● Short problem
Word for word, restate the lines from the start of the data below through the line containing "# rings that they clamp.".
===== Material provided =====
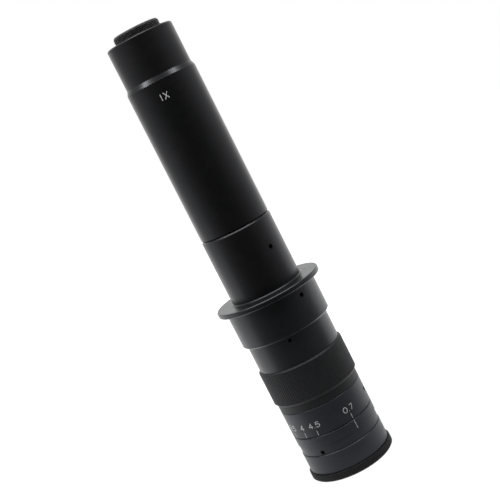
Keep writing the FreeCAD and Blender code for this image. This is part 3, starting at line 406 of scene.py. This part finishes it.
dress(grey_anodised, "scale_ring")
low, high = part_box("scale_ring")
scale_radius = high.x * 1000
scale_foot = low.z * 1000
zoom_turn, lowest, highest = 308.5, 0.7, 4.5
tick_foot, tick_top, tick_width = 0.46, 3.19, 0.32
figure_size, figure_stroke, figure_lift, figure_step = 2.85, 0.42, 4.87, 2.05
tick = line((0, tick_foot), (0, tick_top))
places = {1: (0,), 3: (-figure_step, 0, figure_step)}
marks = []
for label in ("0.7", "1", "1.5", "2", "2.5", "3", "3.5", "4", "4.5"):
    share = np.log(float(label) / lowest) / np.log(highest / lowest)
    angle = first_angle + zoom_turn * share
    marks.append(stroke_ribbon(tick, tick_width, scale_radius, angle, scale_foot))
    marks += figures(label, places[len(label)], figure_size, figure_stroke, scale_radius, angle,
                     scale_foot + figure_lift)
new_piece("scale_marks", marks, scale_paint, "zoom")

# Set screws: blackened steel with hexagon sockets, just under the surface of the
# rings that they clamp.


def screw_steel():
    """Steel blackened in a hot salt bath, with a little bare metal showing through."""
    finish, start = new_finish("screw_steel")
    place = start.node("ShaderNodeTexCoord", out="Object")
    rubbed = noise(start, place, 1500, 4)
    bare = start.node("ShaderNodeMapRange", sockets={0: rubbed, 1: 0.58, 2: 0.8})
    return coat(finish, start, {
        "Base Color": blend(start, bare, (0.002, 0.002, 0.0022), (0.008, 0.008, 0.009)),
        "Roughness": 0.42 + 0.15 * rubbed, "Specular IOR Level": 0.08,
        "Normal": relief(start, rubbed, strength=0.5)})


dress(screw_steel(), "index_ring_screws", "scale_ring_screws", "zoom_ring_screws",
      "main_body_screws", "mounting_collar_screws", "coupling_tube_screws")

# Main body, rear cell and stop: the body holds the guide barrel below, and the
# rear lenses inside its long spigot above. A thin washer closes the gap at its foot.


def turned_ring(section):
    """A plain turned ring from the radii and heights of its section's corners."""
    turns = full_turn(192)
    radius, height = np.array(section, float).T[..., None] + 0 * turns
    return round_grid(radius, height, turns)


low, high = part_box("main_body")
body_radius = high.x * 1000
body_foot = low.z * 1000
body_black = anodised("body_black", (0.0032, 0.0040, 0.0046), (0.0052, 0.0062, 0.0068),
                      roughness=0.34, blast=0.5, marks=0.5)
dress(body_black, "main_body")
washer_inner, washer_outer = body_radius - 0.6, body_radius - 0.01
washer_foot, washer_top = body_foot - 0.27, body_foot + 0.35
new_piece("foot_washer", [turned_ring([
    (washer_inner, washer_foot), (washer_outer, washer_foot),
    (washer_outer, washer_top), (washer_inner, washer_top)])], body_black, "lens")
dress(inner_black, "rear_cell", "rear_retaining_ring", "aperture_stop")
dress(clear_glass, "rear_crown", "rear_flint")

# Mounting collar: the 50 mm barrel that a stand's ring grips, with its flange in
# one piece. It is turned and anodised with the main body.

dress(body_black, "mounting_collar")

# Coupling tube and main tube: black anodised tubes with a satin finish, and a low
# lip where they stand on the flange. The tube lens sits in its own cell, and its
# magnification is painted outside.

dress(tube_black, "coupling_tube", "main_tube")
dress(inner_black, "tube_lens_cell", "tube_lens_retaining_ring", "tube_lens_lock_ring")
dress(clear_glass, "tube_lens_crown", "tube_lens_flint")
low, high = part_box("mounting_collar")
flange_top = high.z * 1000
low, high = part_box("coupling_tube")
tube_radius = high.x * 1000
lip_inner, lip_crown, lip_outer = tube_radius - 0.4, tube_radius + 0.2, tube_radius + 0.7
lip_foot, lip_edge, lip_top = flange_top - 0.05, flange_top + 0.15, flange_top + 0.6
new_piece("foot_lip", [turned_ring([
    (lip_inner, lip_foot), (lip_outer, lip_foot), (lip_outer, lip_edge),
    (lip_crown, lip_top), (lip_inner, lip_top)])], tube_black, "lens")
low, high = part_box("main_tube")
main_radius = high.x * 1000
power_size, power_stroke, power_step, power_angle, power_drop = 3.05, 0.48, 1.38, -7.3, 12.2
tube_paint = pale_paint("tube_paint", (0.82, 0.82, 0.80))
tube_figure = figures("1X", (-power_step, power_step), power_size, power_stroke, main_radius,
                      power_angle, high.z * 1000 - power_drop)
new_piece("tube_figure", tube_figure, tube_paint, "lens")

# Camera tube: black anodised and screwed into the main tube's end. Its male thread
# takes the camera: 1 inch across and 32 turns to the inch, with a relief at the
# shoulder and a chamfer at the end. Cameras have rubbed the thread paler.


def camera_tube(top, outer):
    """The whole turned tube as one closed grid, with the thread's rows in its section.

    On the thread the radius is the crest's less the depth times the cut. The lead-in cone and
    the relief at the shoulder cap it.
    """
    crest, pitch, depth = 12.7, 25.4 / 32, 0.44
    lead_drop, lead_length, relief_length, edge = 0.8, 1.1, 0.5, 0.6
    bore, spigot, thread_bore, floor_thickness = 15.3, 16.9, 11.0, 2.0
    thread_length, tube_length, spigot_length, rows = 4.4, 22.1, 12.0, 88
    shoulder = top - thread_length
    seat = shoulder - tube_length
    foot = seat - spigot_length
    turns = full_turn(256)
    rise = np.linspace(shoulder, top, rows)
    lead = crest - lead_drop + np.clip((top - rise) / lead_length, 0, 1) * lead_drop
    undercut = np.where(rise < shoulder + relief_length, crest - depth, crest)
    ridges = crest - depth * thread_cut(rise, turns, pitch)
    thread = np.minimum(ridges, np.minimum(lead, undercut)[:, None])
    outside = np.array([
        (spigot, seat), (outer, seat), (outer, shoulder - edge), (outer - edge, shoulder)])
    inside = np.array([
        (thread_bore, top), (thread_bore, shoulder - floor_thickness),
        (bore, shoulder - floor_thickness), (bore, foot), (spigot, foot)])
    around = np.ones_like(turns)
    radius = np.vstack([outside[:, :1] * around, thread, inside[:, :1] * around])
    height = np.concatenate([outside[:, 1], rise, inside[:, 1]])[:, None] * around
    return round_grid(radius, height, turns)


rubbed_length = 0.0043
low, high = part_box("camera_tube")
camera_black = anodised("camera_black", (0.0042, 0.0042, 0.0045), (0.0060, 0.0060, 0.0063),
                        roughness=0.35, blast=0.3, marks=0.45, thread=high.z - rubbed_length)
camera_surface = camera_tube(high.z * 1000, high.x * 1000)
camera_end = new_piece("camera_end", [camera_surface], camera_black, "lens")
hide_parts("camera_tube")

# Studio: a white table that glows faintly towards the back and keeps the lens's
# shadow, and pale surroundings that darken towards the camera, which gives the dark
# stripe down the tubes. A wide soft lamp hangs overhead, and a small one at each side.


def smooth_rise(start, value, low, high, first, last):
    """Goes smoothly from the first to the last as the value goes from low to high."""
    return start.node("ShaderNodeMapRange", {"interpolation_type": "SMOOTHSTEP"},
                      {0: value, 1: low, 2: high, 3: first, 4: last})


side, front, back = 0.7, -0.28, 1.2
floor_mesh = bpy.data.meshes.new("floor")
floor_mesh.from_pydata([(-side, front, 0), (side, front, 0), (side, back, 0), (-side, back, 0)],
                       [], [(0, 1, 2, 3)])
floor = bpy.data.objects.new("floor", floor_mesh)
bpy.context.scene.collection.objects.link(floor)
floor_white, start = new_finish("floor_white")
place = start.node("ShaderNodeTexCoord", out="Object")
away = start.node("ShaderNodeVectorMath", {"operation": "LENGTH"}, {0: place}, out="Value")
seen = start.node("ShaderNodeLightPath", out="Is Camera Ray")
grain = noise(start, place, 40, 3)
far = start.node("ShaderNodeMapRange", sockets={0: away, 1: 0.05, 2: 0.22, 3: 0.72, 4: 1.0})
fibres = start.node("ShaderNodeMapRange", sockets={0: grain, 3: 0.24, 4: 0.28})
paper = start.node("ShaderNodeBsdfDiffuse", sockets={"Color": fibres})
across = start.node("ShaderNodeSeparateXYZ", sockets={0: place}, out="X")
behind = start.node("ShaderNodeSeparateXYZ", sockets={0: place}, out="Y") - 0.15 * across
lit = smooth_rise(start, behind, -0.09, 0.04, 0.0, 1.0)
glow = start.node("ShaderNodeEmission", sockets={"Color": (1, 1, 1, 1), "Strength": 1.35})
glowing = lit + seen * (far - lit)
lit_paper = start.node("ShaderNodeMixShader", sockets={0: glowing, 1: paper, 2: glow})
below = start.node("ShaderNodeNewGeometry", out="Backfacing")
clear = start.node("ShaderNodeBsdfTransparent")
sheet = start.node("ShaderNodeMixShader", sockets={0: below, 1: lit_paper, 2: clear})
start.node("ShaderNodeOutputMaterial", sockets={"Surface": sheet})
floor_mesh.materials.append(floor_white)

world = bpy.data.worlds.new("studio")
bpy.context.scene.world = world
world.use_nodes = True
world.node_tree.nodes.clear()
start = Wire(world.node_tree)
way = start.node("ShaderNodeTexCoord", out="Generated")
towards_back = start.node("ShaderNodeSeparateXYZ", sockets={0: way}, out="Y")
side_walls = smooth_rise(start, towards_back, -1.0, 0.35, 0.04, 0.5)
back_wall = smooth_rise(start, towards_back, 0.4, 1.0, 0.0, 0.8)
walls = side_walls + back_wall
seen = start.node("ShaderNodeLightPath", out="Is Camera Ray")
strength = walls + seen * (1.0 - walls)
sky = start.node("ShaderNodeBackground", sockets={"Color": (1, 1, 1, 1), "Strength": strength})
start.node("ShaderNodeOutputWorld", sockets={"Surface": sky})

for name, place, aim, wide, deep, power in (
    ("overhead_lamp", (0, -0.15, 0.9), (0, -0.15, 0), 1.2, 0.4, 4.5),
    ("left_lamp", (-0.65, -0.4, 0.85), (0, 0, 0.18), 0.25, 0.25, 2.8),
    ("right_lamp", (0.65, -0.4, 0.85), (0, 0, 0.18), 0.25, 0.25, 2.2),
):
    lamp = bpy.data.lights.new(name, "AREA")
    lamp.shape = "RECTANGLE"
    lamp.size, lamp.size_y, lamp.energy = wide, deep, power
    holder = bpy.data.objects.new(name, lamp)
    bpy.context.scene.collection.objects.link(holder)
    towards = (Vector(aim) - Vector(place)).to_track_quat("-Z", "Y")
    holder.matrix_world = Matrix.Translation(place) @ towards.to_matrix().to_4x4()

# Camera: where the photograph was taken from, turned about its own line of sight
# so that the upright lens leans as it does there. The focal length is in pixels.

picture_width, sensor_width = 500, 36.0
focal, distance, eye_height = 1050.5, 0.5436, 0.20546
yaw, pitch, roll = np.radians((0.142, 8.262, -26.865))
forward = np.array([np.sin(yaw) * np.cos(pitch), np.cos(yaw) * np.cos(pitch), -np.sin(pitch)])
level = np.array([np.cos(yaw), -np.sin(yaw), 0.0])
above = np.cross(level, forward)
right = level * np.cos(roll) + above * np.sin(roll)
top = above * np.cos(roll) - level * np.sin(roll)
view = bpy.data.cameras.new("photo_camera")
view.sensor_width = sensor_width
view.lens = focal / picture_width * sensor_width
view.clip_start, view.clip_end = 0.01, 100.0
camera = bpy.data.objects.new("photo_camera", view)
bpy.context.scene.collection.objects.link(camera)
place = np.eye(4)
place[:3] = np.stack([right, top, -forward, (0, -distance, eye_height)], 1)
camera.matrix_world = Matrix(place.tolist())
bpy.context.scene.camera = camera
bpy.context.scene.view_settings.view_transform = "Standard"

bpy.context.view_layer.update()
=====
● The solution
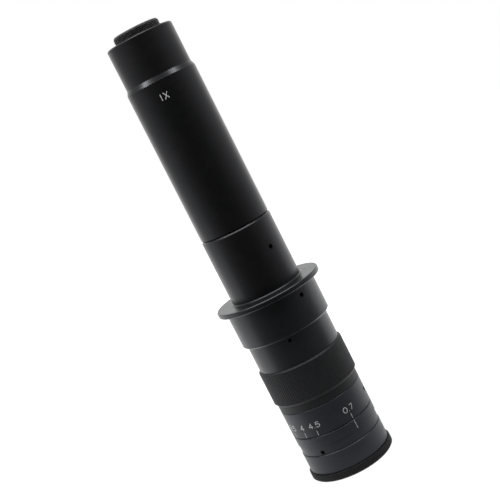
Keep writing the FreeCAD and Blender code for this image. This is part 3, starting at line 406 of scene.py. This part finishes it.
dress(grey_anodised, "scale_ring")
low, high = part_box("scale_ring")
scale_radius = high.x * 1000
scale_foot = low.z * 1000
zoom_turn, lowest, highest = 308.5, 0.7, 4.5
tick_foot, tick_top, tick_width = 0.46, 3.19, 0.32
figure_size, figure_stroke, figure_lift, figure_step = 2.85, 0.42, 4.87, 2.05
tick = line((0, tick_foot), (0, tick_top))
places = {1: (0,), 3: (-figure_step, 0, figure_step)}
marks = []
for label in ("0.7", "1", "1.5", "2", "2.5", "3", "3.5", "4", "4.5"):
    share = np.log(float(label) / lowest) / np.log(highest / lowest)
    angle = first_angle + zoom_turn * share
    marks.append(stroke_ribbon(tick, tick_width, scale_radius, angle, scale_foot))
    marks += figures(label, places[len(label)], figure_size, figure_stroke, scale_radius, angle,
                     scale_foot + figure_lift)
new_piece("scale_marks", marks, scale_paint, "zoom")

# Set screws: blackened steel with hexagon sockets, just under the surface of the
# rings that they clamp.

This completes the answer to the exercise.